PS: The blue trousers have walked many miles, including taking part in at least 2 End to Ends.

Obedience

Dear Benedict,

In chapter 71 your refer to one of the things I find hardest to contextualise for 21st century people: obedience. You were operating in a hierarchical society and your Rule about being obedient to those selected to lead was not something to question. In some ways these early monastic communities were the beginning of democracy. That’s an on going project.

Our 21st century world has many different ways of understanding obedience. In some places obedience is required on pain of death. Any dissent is severely dealt with. In others situations we have moved on from corporal punishment for, for example, children to the delight of some and the annoyance of others. Others find ways of seeming obedient on the surface but get round the rules in hidden ways. In yet others, obedience is demanded from abusive leaders who blight the lives of those they should be serving. So much then for obedience. It’s no wonder people find it difficult. Some rule with an iron fist and obedience is coerced. Other rule with a soft mitten …… (decide for yourself what is the consequence of that)

Some of the gloves I used to wear when I was a school chaplain…..
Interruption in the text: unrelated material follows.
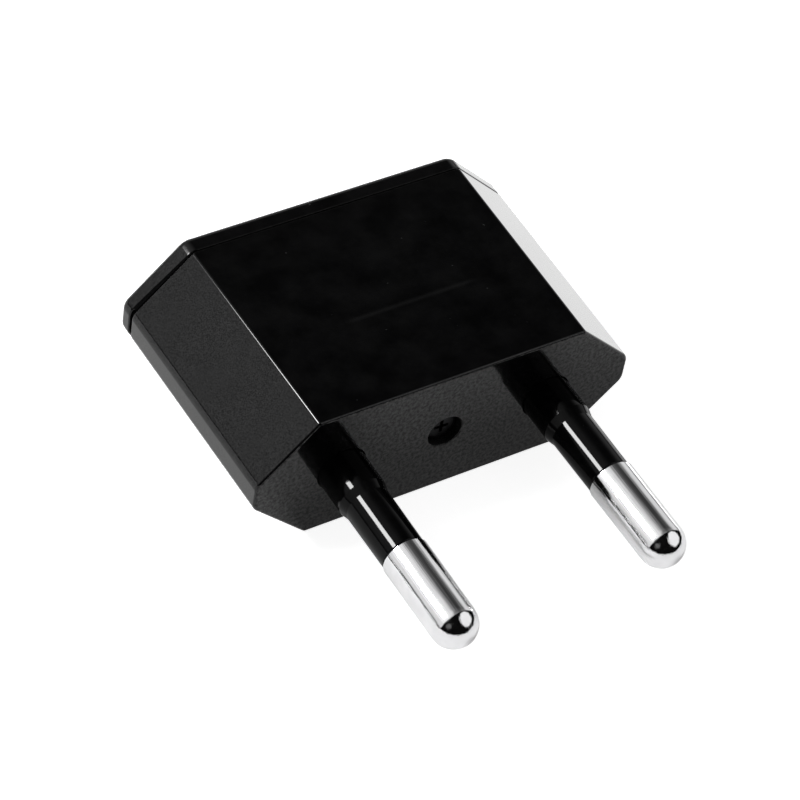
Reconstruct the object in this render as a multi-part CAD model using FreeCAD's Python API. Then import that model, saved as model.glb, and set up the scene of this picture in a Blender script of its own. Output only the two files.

In March 2020 our Prime Minister told people to stay at home, due to COVID19. Some did for the good of all. Some didn’t because they couldn’t (low wages, no sick pay for example) or wouldn’t (libertarians who wouldn’t be told what to do, for example). Now with COVID19 infection and death rates rising again in the UK, the government would seem to have spent all its currency on obedience, neither side really now being content to trust its judgement.
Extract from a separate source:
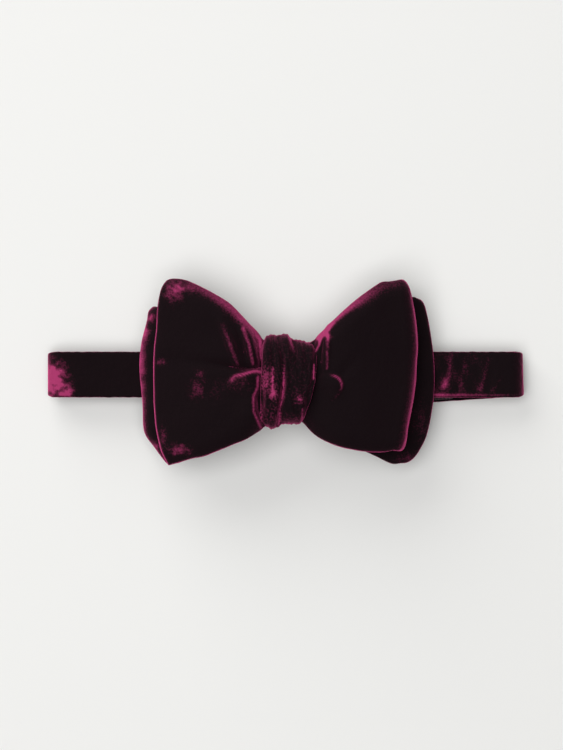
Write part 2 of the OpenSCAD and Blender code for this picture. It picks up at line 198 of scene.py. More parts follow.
def brushed(x, y, centre, radii, strength, seed):
    """A ragged patch of lighter base colour, used both for brushed pile and for painted sheen."""
    wander = 0.45 * min(radii)
    dx, dy = ripples(x, y, 4.5, seed), ripples(x, y, 3.5, seed + 4)
    spot = bulge(x + wander * dx, y + wander * dy, centre, radii, strength)
    return spot * (1 + 0.5 * ripples(x, y, 2.6, seed + 7))


def pile(x, y, patches, strokes):
    """Brushed pile and painted highlights: ragged patches (middle, radii, strength, seed), partly brushed pile
    and partly painted sheen, and strokes (line, strengths, widths), which are painted highlight lines.
    """
    return sum(brushed(x, y, *each) for each in patches) + sum(ridge(x, y, *each) for each in strokes)


def normals_of(grid):
    """Unit normals at the points of a grid."""
    n = np.cross(np.gradient(grid, axis=0), np.gradient(grid, axis=1))
    return n / np.maximum(np.linalg.norm(n, axis=2, keepdims=True), 1e-9)


def thick_sheet(grid, thickness, lip=0.35):
    """A closed skin round a grid of middle points: its two faces, and a seam lip round its border."""
    n, m = grid.shape[:2]
    half = normals_of(grid) * thickness[..., None] / 2
    border = ([(i, 0) for i in range(n)] + [(n - 1, j) for j in range(1, m)]
              + [(i, m - 1) for i in range(n - 2, -1, -1)] + [(0, j) for j in range(m - 2, 0, -1)])
    rim = []
    for i, j in border:
        out = np.zeros(3)
        if j in (0, m - 1):
            out += grid[i, j] - grid[i, 1 if j == 0 else m - 2]
        if i in (0, n - 1):
            out += grid[i, j] - grid[1 if i == 0 else n - 2, j]
        rim.append(grid[i, j] + lip * out / max(np.linalg.norm(out), 1e-9))
    vertices = np.vstack([(grid + half).reshape(-1, 3), (grid - half).reshape(-1, 3), np.array(rim)])

    def at(side, i, j):
        return side * n * m + i * m + j

    faces = []
    for i in range(n - 1):
        for j in range(m - 1):
            faces.append((at(0, i, j), at(0, i + 1, j), at(0, i + 1, j + 1), at(0, i, j + 1)))
            faces.append((at(1, i, j), at(1, i, j + 1), at(1, i + 1, j + 1), at(1, i + 1, j)))
    for k, (a, b) in enumerate(zip(border, border[1:] + border[:1])):
        r0, r1 = 2 * n * m + k, 2 * n * m + (k + 1) % len(border)
        faces.append((at(0, *b), at(0, *a), r0, r1))
        faces.append((at(1, *a), at(1, *b), r1, r0))
    return vertices, faces


def make_mesh(name, vertices, faces, material, pile_and_painted_sheen=None):
    """A smooth closed skin at the origin from points in millimetres. pile_and_painted_sheen is how brushed each
    point is and how much painted highlight or sheen it carries.
    """
    mesh = bpy.data.meshes.new(name)
    mesh.from_pydata((np.asarray(vertices) * MM).tolist(), [], faces)
    mesh.update()
    mesh.polygons.foreach_set("use_smooth", [True] * len(mesh.polygons))
    if pile_and_painted_sheen is not None:
        layer = mesh.attributes.new("pile_and_painted_sheen", "FLOAT", "POINT")
        layer.data.foreach_set("value", np.asarray(pile_and_painted_sheen, np.float32))
    form = bmesh.new()
    form.from_mesh(mesh)
    bmesh.ops.recalc_face_normals(form, faces=form.faces)
    form.to_mesh(mesh)
    form.free()
    mesh.materials.append(material)
    obj = bpy.data.objects.new(name, mesh)
    bpy.context.scene.collection.objects.link(obj)
    return obj


# ---------- Materials ----------

def new_material(name):
    """A new material and its shader, or the material and None if it is there already."""
    material = bpy.data.materials.get(name)
    if material:
        return material, None
    material = bpy.data.materials.new(name)
    material.use_nodes = True
    return material, material.node_tree.nodes["Principled BSDF"]


def node(tree, kind, sockets=(), **settings):
    """A new node with its settings, and constants on its sockets."""
    made = tree.nodes.new(kind)
    for key, value in settings.items():
        setattr(made, key, value)
    for key, value in dict(sockets).items():
        made.inputs[key].default_value = value
    return made


def pattern(tree, kind, sockets, **settings):
    """A texture node that reads Object coordinates."""
    place = node(tree, "ShaderNodeTexCoord")
    texture = node(tree, kind, sockets, **settings)
    tree.links.new(place.outputs["Object"], texture.inputs["Vector"])
    return texture.outputs["Fac"]


def colour_between(tree, shader, amount, low, high):
    """The base colour goes from low to high with amount."""
    mix = node(tree, "ShaderNodeMix", {"A": low, "B": high}, data_type="RGBA")
    tree.links.new(amount, mix.inputs["Factor"])
    tree.links.new(mix.outputs["Result"], shader.inputs["Base Color"])


def bump(tree, height, strength, depth, target):
    """Relief that follows height, fed into the target socket."""
    relief = node(tree, "ShaderNodeBump", {"Strength": strength, "Distance": depth})
    tree.links.new(height, relief.inputs["Height"])
    tree.links.new(relief.outputs["Normal"], target)
    return relief


def finish(tree, shader, constants, gloss=None):
    """Sets the shader's constants. gloss makes the roughness follow a pattern: (pattern, least, most)."""
    for key, value in constants.items():
        shader.inputs[key].default_value = value
    if gloss:
        scaled = node(tree, "ShaderNodeMapRange", {"To Min": gloss[1], "To Max": gloss[2]})
        tree.links.new(gloss[0], scaled.inputs["Value"])
        tree.links.new(scaled.outputs["Result"], shader.inputs["Roughness"])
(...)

So it’s amazing that we have now arrived at COP26, a large international, in person gathering about the Climate Emergency in Glasgow. Only of course we haven’t all arrived. Some have never set out, either because they can’t or don’t want to. Some are still in Rome at the G20 and will doubtless arrive in Glasgow having used less environmentally friendly forms of transport to do so (I really do not understand why the two meetings could not have been scheduled sequentially in the same place).
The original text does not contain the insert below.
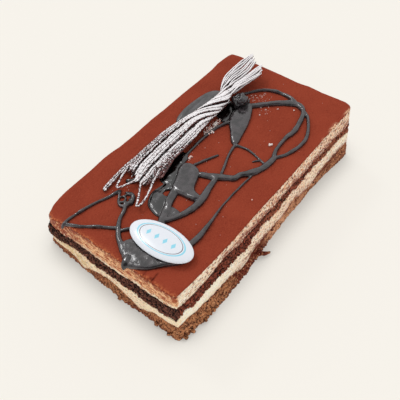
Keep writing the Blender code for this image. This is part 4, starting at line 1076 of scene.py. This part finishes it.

One of the things COP26 points to is the need for a new look at obedience: for us to be obedient to each other, and most essentially to those most vulnerable to climate change. Unlike the leaders of a monastic community we did not elect these people, but we did play a part in keeping them on the margins. Being obedient to each other is the thing we need to replace unquestioning obedience with. It’s the blessing of the most vulnerable that we should look for when we are caught out in our climate exploiting games.

We keep the Rule best when we readily give up any power or privilege we have in order to have better relationships in our fragile world which will lead to the thriving of all creatures. I am not more important than the earthworm or the bee (or any invertebrate for that matter) for without them I cannot thrive. I am not more important that one who lives on a small island in a rising ocean, for I do so too, or to one who lives sustainably in a place of ice and glaciers, for without their efforts I also drown.

A bee balancing

It doesn’t surprise me that the leaders a country that makes a lot of wealth out of the use of fossil fuels wants to alter the language of a report in order to endorse their right to continue to do so. Neither does it surprise me that large countries emitting increasing amounts of carbon don’t want to come to a summit in which they are lectured by those western governments who seem to see it as their paternal right to set the agenda.

What I don’t understand is why a teenage girl who speaks up for the climate and the action we need to take should attract so much abuse. It is those who will continue to inhabit our more and more precarious planet who we need to ask a blessing from.

Chapter 71, were I to suggest a bit of editing, would be about that. Honour the smallest, the least, the most vulnerable amongst you. Don’t expect obedience for obedience sake. No one should be ruling the roost with this Rule.

From the remembered gospel: Let the children come to me, let them speak for me.

O God open our lips.

From a Friend of Scholastica and a Member of the Lay Community of St Benedict.